Direction: Please write out the material that follows, exactly as it stands.

Information supplied:
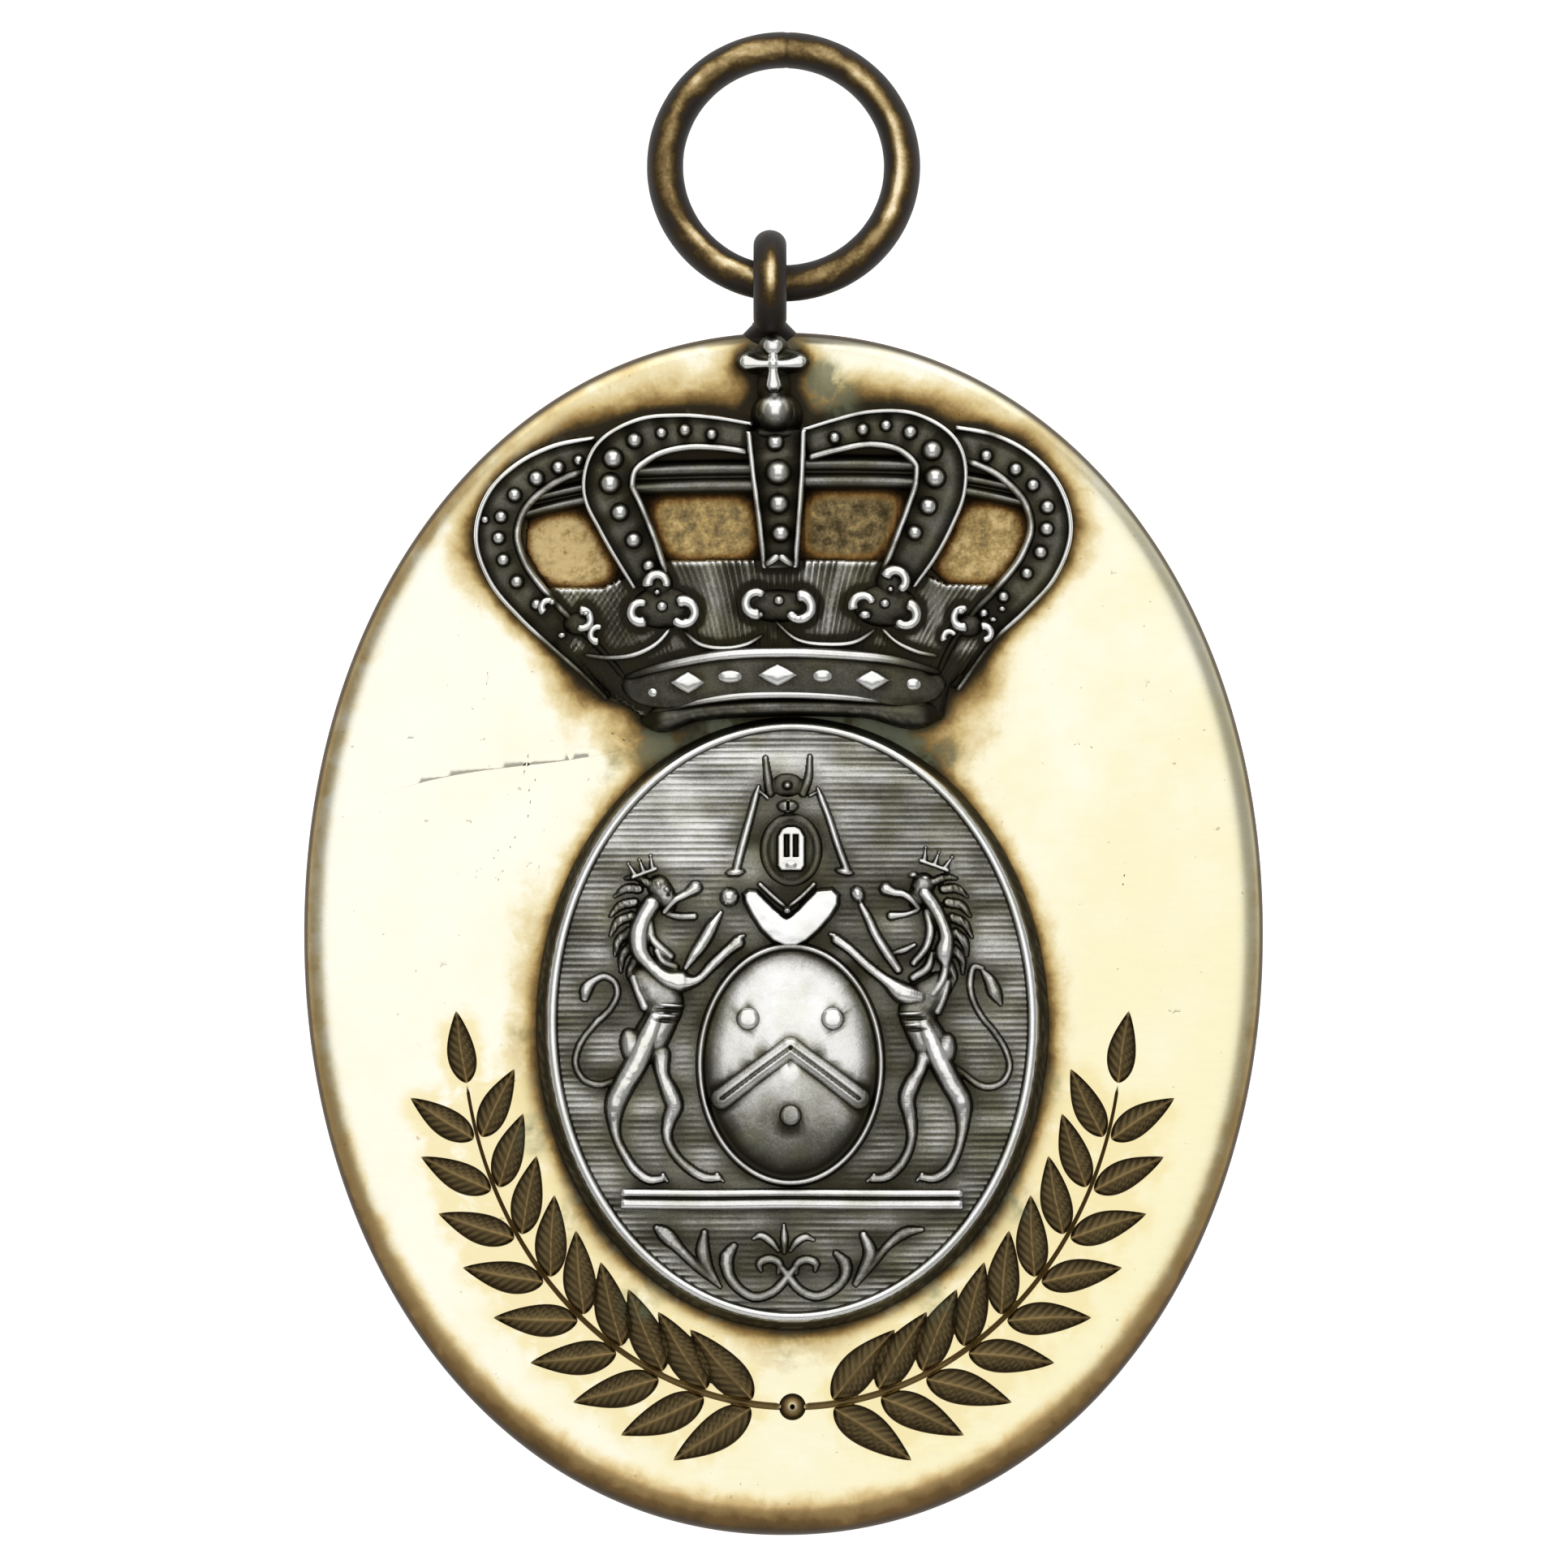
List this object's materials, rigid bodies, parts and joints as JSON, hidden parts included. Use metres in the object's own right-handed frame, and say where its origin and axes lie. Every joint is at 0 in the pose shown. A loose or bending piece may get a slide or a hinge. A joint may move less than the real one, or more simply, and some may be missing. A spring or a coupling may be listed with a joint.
{
  "type": "oval office badge with crown, relief medallion and suspension ring",
  "caption": "Oval gilt brass plate with an engraved laurel border, a pierced silver crown, a silver relief medallion with lion supporters, and a swinging suspension ring.",
  "frame": {"origin": "centre of the plate's flat back, on the surface that the badge lies on", "axes": "+Z out of the face, +Y up the badge towards the ring, +X to the right of the face"},
  "size_m": [0.0638, 0.1, 0.0071],
  "materials": {
    "gilt_brass": "pale gilt, polished, brown and greenish tarnish round the mounts and in the engraving",
    "dark_silver": "cast silver, blackened in the hollows, bright where it is rubbed",
    "bronzed_wire": "brown bronzed brass wire, rubbed brighter on its outer side"
  },
  "bodies": {
    "badge": {"plate": "gilt_brass", "crown": "dark_silver", "medallion": "dark_silver"},
    "ring": {"ring": "bronzed_wire"}
  },
  "joints": [
    {"name": "ring_swing", "type": "hinge", "parent": "badge", "child": "ring", "pos_m": [0, 0.0432, 0.00355], "axis": [1, 0, 0], "range_deg": [-115, 165]}
  ]
}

Reply to the task:
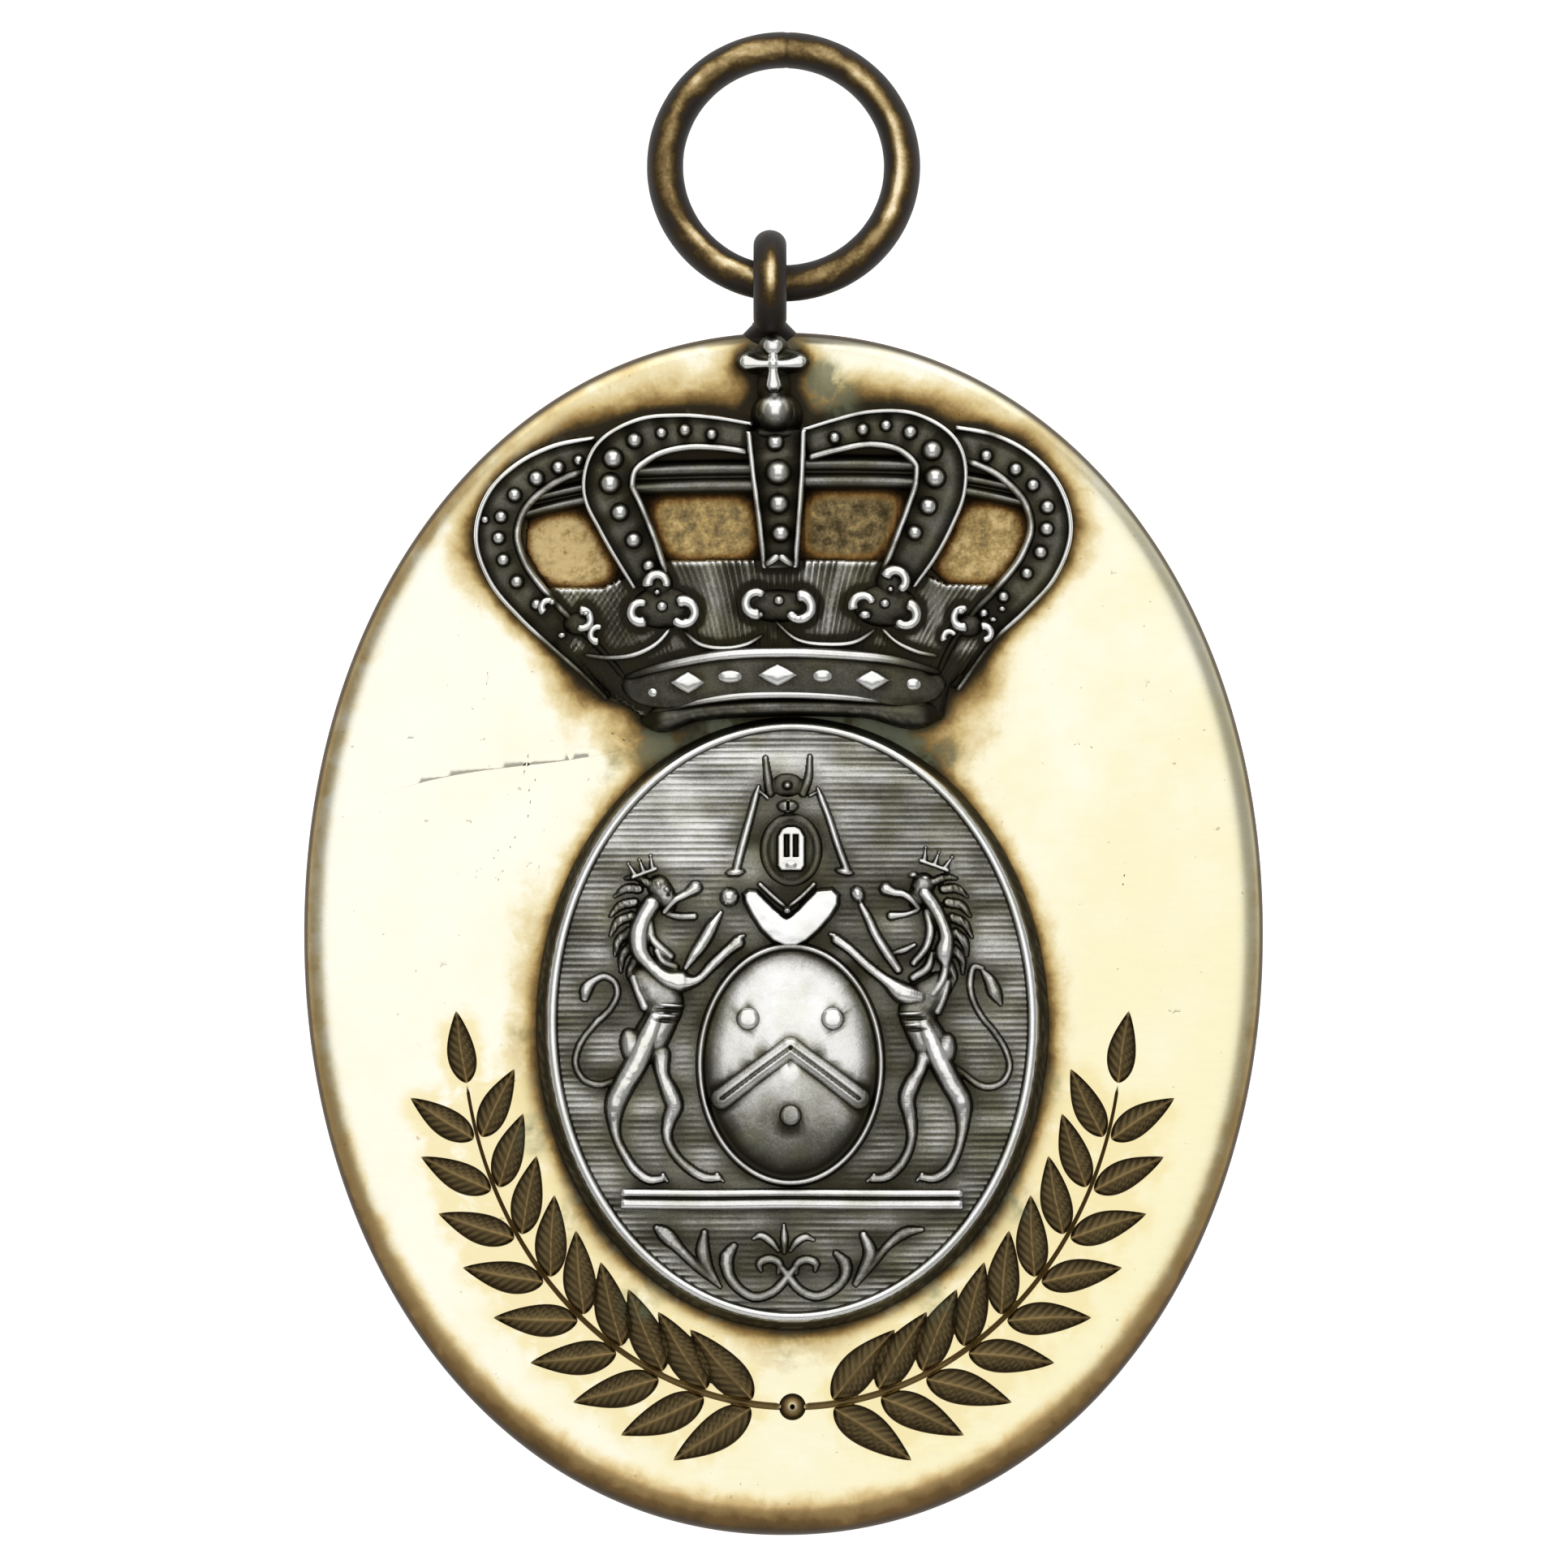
List this object's materials, rigid bodies, parts and joints as JSON, hidden parts included. Use metres in the object's own right-handed frame, and say where its origin and axes lie. Every joint is at 0 in the pose shown. A loose or bending piece may get a slide or a hinge. A joint may move less than the real one, or more simply, and some may be missing. A spring or a coupling may be listed with a joint.
{
  "type": "oval office badge with crown, relief medallion and suspension ring",
  "caption": "Oval gilt brass plate with an engraved laurel border, a pierced silver crown, a silver relief medallion with lion supporters, and a swinging suspension ring.",
  "frame": {"origin": "centre of the plate's flat back, on the surface that the badge lies on", "axes": "+Z out of the face, +Y up the badge towards the ring, +X to the right of the face"},
  "size_m": [0.0638, 0.1, 0.0071],
  "materials": {
    "gilt_brass": "pale gilt, polished, brown and greenish tarnish round the mounts and in the engraving",
    "dark_silver": "cast silver, blackened in the hollows, bright where it is rubbed",
    "bronzed_wire": "brown bronzed brass wire, rubbed brighter on its outer side"
  },
  "bodies": {
    "badge": {"plate": "gilt_brass", "crown": "dark_silver", "medallion": "dark_silver"},
    "ring": {"ring": "bronzed_wire"}
  },
  "joints": [
    {"name": "ring_swing", "type": "hinge", "parent": "badge", "child": "ring", "pos_m": [0, 0.0432, 0.00355], "axis": [1, 0, 0], "range_deg": [-115, 165]}
  ]
}